The Hard of Hearing Mommy

Gael Hannan
March 20, 2012

Where’s that voice coming from?

Sound localization is one of the most challenging aspects of hearing loss. When I hear birds singing, I always look for them in the trees to my left, although they’re just as likely to my right, ahead or behind me. But I do hear the birds, so what do I care where they are? It becomes a problem, though, when the sound I’m trying to locate is a small child in a 3-story house.

Mommee-ee! Comeeerr!

Ok, sweetie, where are you?

(Pause) Here!

Where here, dear?

Here, where I am. In the room!

But what room, Joel, your bedroom?

(Thinking) No….

The bathroom?

Yes, mommy, I’m in the baff-room! Comeeerr!

But which bathroom, Joel?

This one, Mommy!

Of course, I’m running around like crazy during this exchange, cursing myself as a bad mommy who should never have been allowed to bear children. (I know what you’re thinking, but tell me you never lost sight of your child for even a moment! Kids get away from you – that’s one of their earliest goals in life – to escape from their mommies and daddies.)

It was because I was expecting a baby that I first connected with local consumer hearing loss associations. I was panic-stricken; I was going to be a hard-of-hearing mom and there were no how-to books in the library or bookstores. I swear to heaven that without the moral support and practical advice I received from other people with hearing loss, Joel’s childhood would have been very different and he would probably be in counseling or protective custody right now. As it was, we muddled through and he’s still alive. What’s more, he’s a darn good communicator.

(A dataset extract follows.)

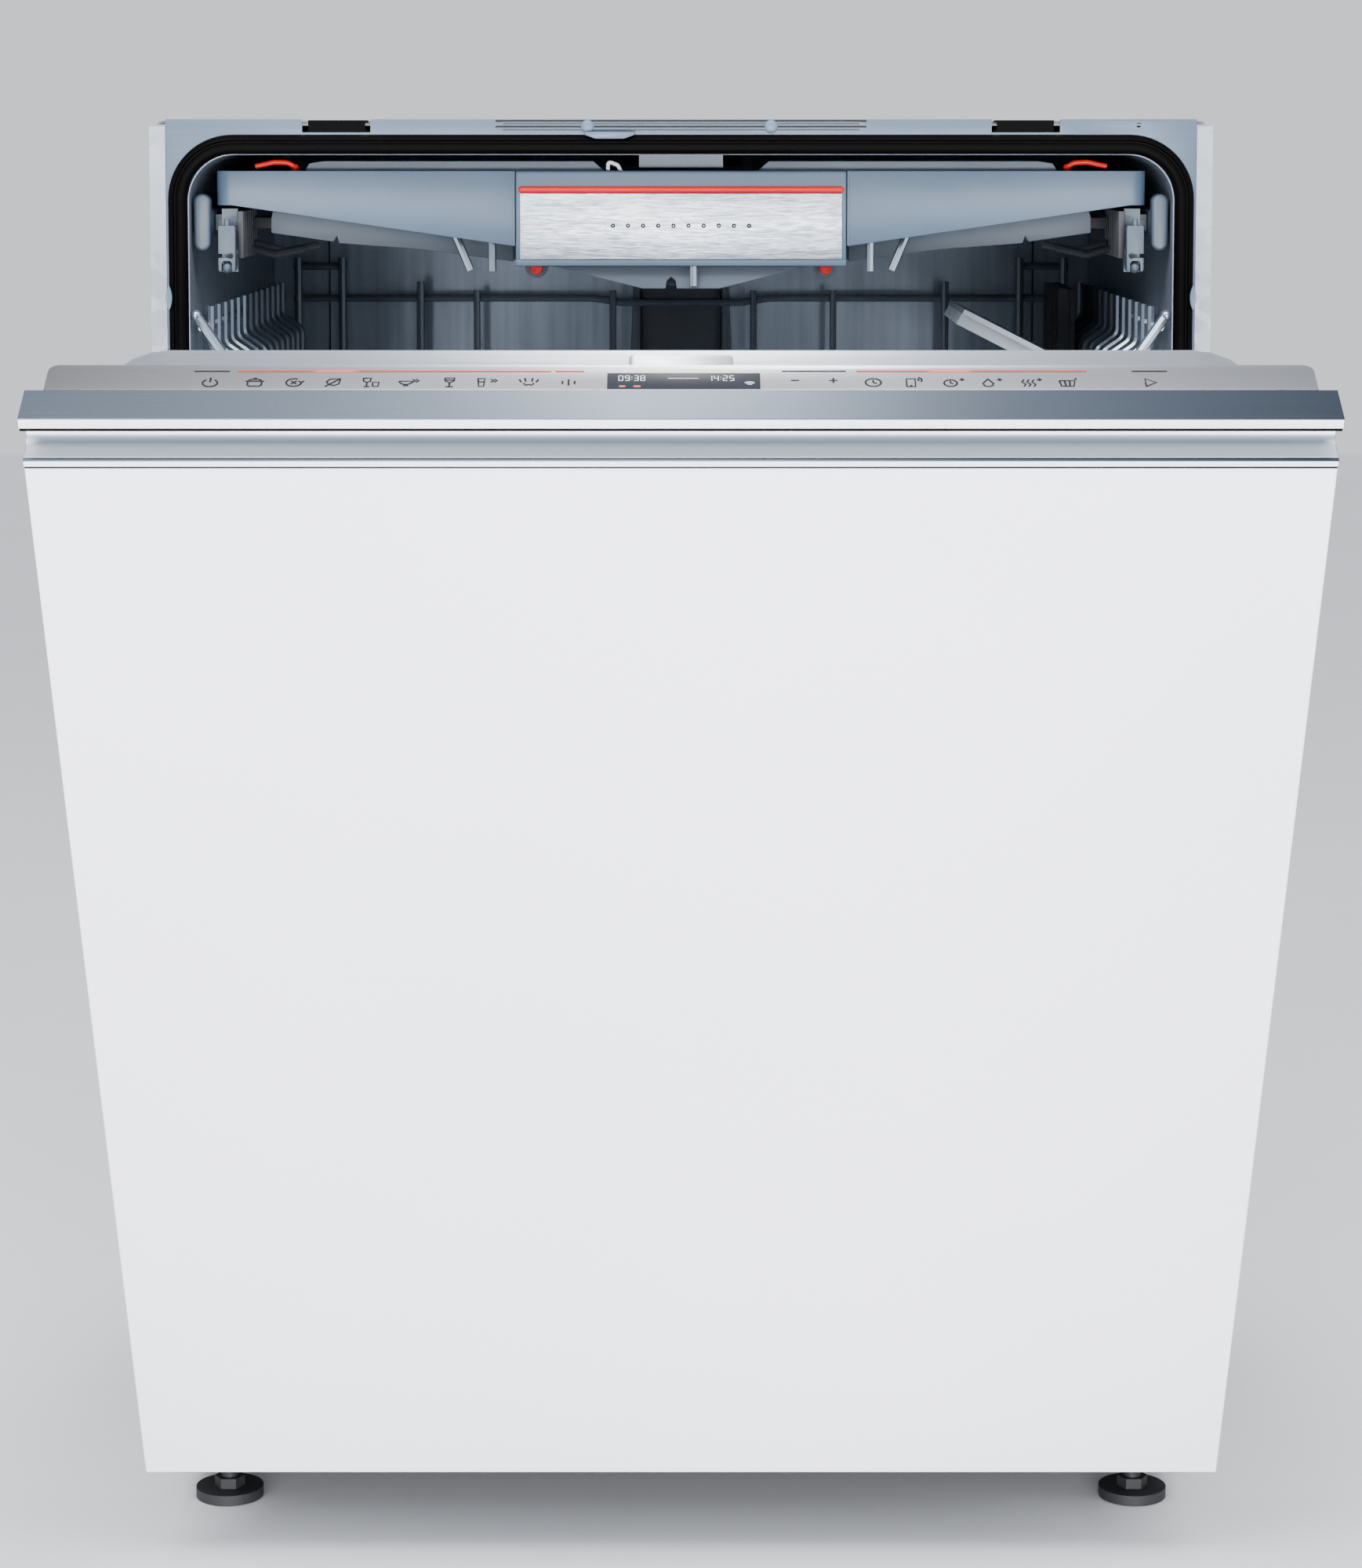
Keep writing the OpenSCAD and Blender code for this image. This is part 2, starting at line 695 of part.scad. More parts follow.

Infancy was actually the easiest part. The flashing light of the baby monitor, combined with the husband’s elbow jabbing me in the ribs, helped me get up to answer my child’s night cries. The monitor also helped during his daytime naps; like any mom, my eyes never strayed far from those escalating red lights indicating whether he was whimpering, crying or caterwauling! My friend Dalene said her aha moment about the reality of living with hearing loss occurred when she walked in my house to find me cuddling the baby monitor to my ear. There were tears on my face, apparently, and I told her this was the only way I could hear my baby’s tiny, beautiful cooing sounds as he lay in his crib.

When Joel was older and called out to me during the night, I couldn’t answer the way his father could, “What do you want, son?” I simply would not have understood his response. So if his dad didn’t get up, I did. As a baby, if he needed feeding or rocking, these were things I could do in the dark. But when he was old enough to articulate his needs, I couldn’t speechread in the gloom. Poor kid, more than once I had to turn on the bedside lamp, an unpleasant shock for both of us.

With hearing loss, we miss the tell-tale sound cues that alert hearing people to potential problems. When Joel was six months old, he was sitting up in the living room, jabbering away to our two uninterested cats. My friend and I stepped into the kitchen, just a few feet away, putting Joel briefly and temporarily out of line of sight. All of a sudden, my friend said, “Whoops!” We rushed back to find Joel who, in reaching out for the cat, had fallen forward and was now talking face down into the carpet, “mmphl-dmf-dmf!!” I hadn’t discerned the change in his speech, and although he looked hilarious, I still feel guilty when I tell that story.

Hearing running water is also difficult for people like me, unless we’re in the bathtub with our hearing aids on. But to this day, I don’t know how my two-year-old darling managed– while I blinked – to turn on the hot water tap in the kitchen. The water ran for so long that it knocked out our phone lines and automatic garage door opener for 12 hours until the moisture dried. Since then I’ve been anal about turning off taps.

The high voices of other people’s children have always stumped me, and in pregnancy I worried that I wouldn’t understand my own child. Luckily, I was blessed with a child who had a voice like a foghorn. Even as a child, Joel liked to be understood, slowing himself down when his mouth got ahead of his brain. “Mommy, what I mean to say…is…” (His brain and mouth now seem to be on the same level, and any parent of a teenage boy will sympathize.)

Joel (4) and Mommy, Speechreading

Joel and I have had a lot of face-to-face time through the years. He learned early that if he wanted something, he needed to get my attention so that I could face him and read his lips. He would often put up his hand and turn my face to his, an effective and somewhat dramatic gesture that melted anyone who saw it.

Oh, isn’t that sweet – what a charming little boy.

Yes, he was charming, so let’s leave it at that. Next week, the kid grows up – and other hard-of-hearing mom challenges.

  1. Love, this story. I too was a hard of hearing mommy before I ever heard of things like a baby monitor. I kept my son in the room with me most of the time when he was little. He is now grown up with kids of his own, and also grew to be a good communicator.